The "Fixed-Flex" Scheduling Pivot

The most significant tactical change we made was moving to "Fixed-Flex" scheduling. Many operators make the mistake of over-scheduling every minute, which causes anxiety, or under-scheduling, which causes boredom.

"Fixed-Flex" means you have "Anchor" activities that are non-negotiable and pre-set (the private tour of the Prado in Madrid at 9:00 AM) followed by "Curated Gaps." During these gaps, we don't leave the client hanging. We provide a "Shortlist of Three"—three specific, low-stakes suggestions they can do spontaneously, like a specific street for shopping in the Barrio de Salamanca.

We applied this to a group of 12 executives visiting Porto.
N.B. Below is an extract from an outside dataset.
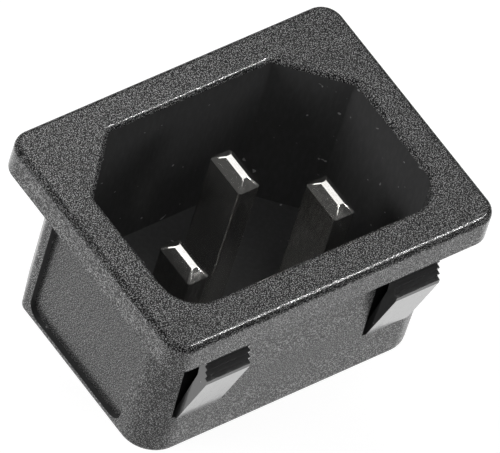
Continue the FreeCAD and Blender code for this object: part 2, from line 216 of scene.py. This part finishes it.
feed(grain, result["Cloud"], soft_mask(grain, cloud.outputs["Fac"], 0.3, 0.7))
print("grain group:", [item.name for item in grain.interface.items_tree])


# %% [markdown]
# ## Dust and handling
# Polished plastic is rarely clean: a few specks of dust sit on it, and hair-fine rubs
# cross it.  Tiny loose meshes could stand for the dust, but a mask lies on every face at
# no cost.  The polished plastic takes both marks, and the metal only the rubs.

# %% Dust and rubs as a node group
handling, given, result, place = new_group(
    "Dust and rubs", {"Speck Scale": 1500.0, "Speck Level": 0.735}, ("Speck", "Rub"))
specks = add_node(handling, "ShaderNodeTexNoise", Vector=place,
                  Scale=given["Speck Scale"], Detail=1.0).outputs["Fac"]
above = arithmetic(handling, "SUBTRACT", specks, given["Speck Level"])
feed(handling, result["Speck"], soft_mask(handling, above, 0.0, 0.05))
turned = add_node(handling, "ShaderNodeMapping", Vector=place,
                  Rotation=(0.3, 0.5, 0.9), Scale=(1.0, 1.0, 0.3))
rubs = add_node(handling, "ShaderNodeTexNoise", Vector=turned.outputs["Vector"],
                Scale=3200.0, Detail=2.0).outputs["Fac"]
feed(handling, result["Rub"], soft_mask(handling, rubs, 0.35, 0.75))
print("handling group:", [item.name for item in handling.interface.items_tree])


# %% [markdown]
# ## Materials
# One black plastic has three finishes.  The coarse grain of the flange and the fine grain
# of the body scatter light, and their crater rims are painted light grey as painted glints,
# so they look grey.  The polished finish, inside the socket and on the latches, stays dark
# until it mirrors something bright.  All three could be one material with masks, but a
# mould maker thinks in finishes, and so does this cell.

# %% A helper that starts a material
def new_material(name):
    """Starts a material, and gives its node tree and its shader."""
    material = bpy.data.materials.new(name)
    material.use_nodes = True
    tree = material.node_tree
    return material, tree, tree.nodes["Principled BSDF"]


def place_group(tree, group, **values):
    """Adds a shared group to a material's tree, and gives its outputs."""
    return add_node(tree, "ShaderNodeGroup", {"node_tree": group}, **values).outputs


def add_bump(tree, shader, height, strength, depth):
    """Tilts the surface as a relief of this depth would, and leaves the mesh alone."""
    bump = add_node(tree, "ShaderNodeBump", Height=height, Strength=strength,
                    Distance=depth)
    feed(tree, shader.inputs["Normal"], bump.outputs["Normal"])


# %% Coarse and fine grain
PLASTIC = (0.012, 0.012, 0.0125, 1)
WORN_PLASTIC = (0.018, 0.018, 0.0185, 1)
BED_SHEEN, RIM_SHEEN = 0.16, 1.0


def grained_plastic(name, scale, depth, rim_level, painted_glint_grey, bed_rough, rim_rough):
    """Black plastic with a grain of one depth.  Crater rims shine and get a painted glint
    grey, their beds stay dull.
    """
    material, tree, shader = new_material(name)
    texture = place_group(tree, grain, Scale=scale, Glint_Level=rim_level)
    rims = texture["Glint"]
    tone = colour_by_mask(tree, texture["Cloud"], PLASTIC, WORN_PLASTIC)
    # The crater rims are painted light grey: a painted glint, on top of their real lower
    # roughness and stronger specular.
    feed(tree, shader.inputs["Base Color"],
         colour_by_mask(tree, rims, tone, (painted_glint_grey, painted_glint_grey, painted_glint_grey, 1)))
    feed(tree, shader.inputs["Roughness"],
         value_by_mask(tree, rims, bed_rough, rim_rough))
    feed(tree, shader.inputs["Specular IOR Level"],
         value_by_mask(tree, rims, BED_SHEEN, RIM_SHEEN))
    add_bump(tree, shader, texture["Height"], 1.0, depth)
    print(name, "has", len(tree.nodes), "nodes")
    return material


coarse_grain = grained_plastic("coarse_grain", scale=9700.0, depth=0.008 * MM,
                               rim_level=0.5, painted_glint_grey=0.56,
                               bed_rough=0.24, rim_rough=0.14)
fine_grain = grained_plastic("fine_grain", scale=9000.0, depth=0.004 * MM,
                             rim_level=0.5, painted_glint_grey=0.38,
                             bed_rough=0.32, rim_rough=0.28)

# %% Polished plastic
POLISH = (0.084, 0.084, 0.085, 1)
RUBBED_POLISH = (0.095, 0.095, 0.096, 1)
DUST = (0.45, 0.45, 0.45, 1)

polished, tree, shader = new_material("polished_plastic")
marks = place_group(tree, handling)
shine = colour_by_mask(tree, marks["Rub"], POLISH, RUBBED_POLISH)
feed(tree, shader.inputs["Base Color"],
     colour_by_mask(tree, marks["Speck"], shine, DUST))
feed(tree, shader.inputs["Roughness"], value_by_mask(tree, marks["Rub"], 0.08, 0.15))
add_bump(tree, shader, marks["Rub"], 0.1, 0.003 * MM)
print("polished plastic:", len(tree.nodes), "nodes")


# %% [markdown]
# ## Nickel-plated contacts
# The pins and tabs are stamped from brass strip and plated.  Plating follows the rolled
# surface, so faint lines run along the strip, from the tab's end to the pin's tip.  Noise
# that is stretched along the strip draws them.  Shading that bends reflections one way
# could do it too, but here the lines themselves can be seen from close by.

# %% Nickel plate
NICKEL = (0.74, 0.73, 0.70, 1)
BRIGHT_NICKEL = (0.82, 0.81, 0.78, 1)
ALONG_STRIP = (1.0, 1.0, 0.03)      # stretches the pattern along the strip

nickel, tree, shader = new_material("nickel_plate")
place = add_node(tree, "ShaderNodeTexCoord").outputs["Object"]
along = add_node(tree, "ShaderNodeMapping", Vector=place, Scale=ALONG_STRIP)
rolled = add_node(tree, "ShaderNodeTexNoise", Vector=along.outputs["Vector"],
                  Scale=6000.0, Detail=3.0).outputs["Fac"]
feed(tree, shader.inputs["Base Color"],
     colour_by_mask(tree, rolled, NICKEL, BRIGHT_NICKEL))
shader.inputs["Metallic"].default_value = 0.95
rubs = place_group(tree, handling)["Rub"]
feed(tree, shader.inputs["Roughness"], value_by_mask(tree, rubs, 0.12, 0.26))
add_bump(tree, shader, rolled, 0.25, 0.003 * MM)
print("nickel plate:", len(tree.nodes), "nodes")


# %% [markdown]
# ## The housing
# The housing is one moulding with three finishes, so its faces are sorted between three
# material slots.  The flange, with its rim and the rounded mouth of the socket, is what
# people see, and has the coarse grain.  The body's walls have the fine one.  The socket,
# the latches, the pockets behind them and the steps round the end panels come from
# polished steel.  The sorting reads each face's place on the moulding, because a face
# can't be picked by its number: that would change with every new model.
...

Previously, a group this size would take 14 days to agree on an itinerary. By presenting a Fixed-Flex model where the mornings were "Fixed" (private river cruises and cellar tours) and the afternoons were "Flex" (with three pre-vetted options for golf, shopping, or art), we closed the deal in 48 hours. They felt the structure of a planned trip but the freedom of a vacation.

Auditing for Cognitive Friction

If you want to move your business toward that €10M mark, you need to ruthlessly audit your sales funnel for what I call "Micro-Choices." These are the small, low-value questions that exhaust your clients.

Look at your top five landing pages and your primary proposal template. Count how many times you use the words "Choose from," "Options include," or "Optional." Every time you see those, you are likely losing money. Replace them with "We recommend," "Our signature path," and "Selected for you." Your value isn't your inventory; it’s your curation. Stop giving them the grocery store; give them the meal.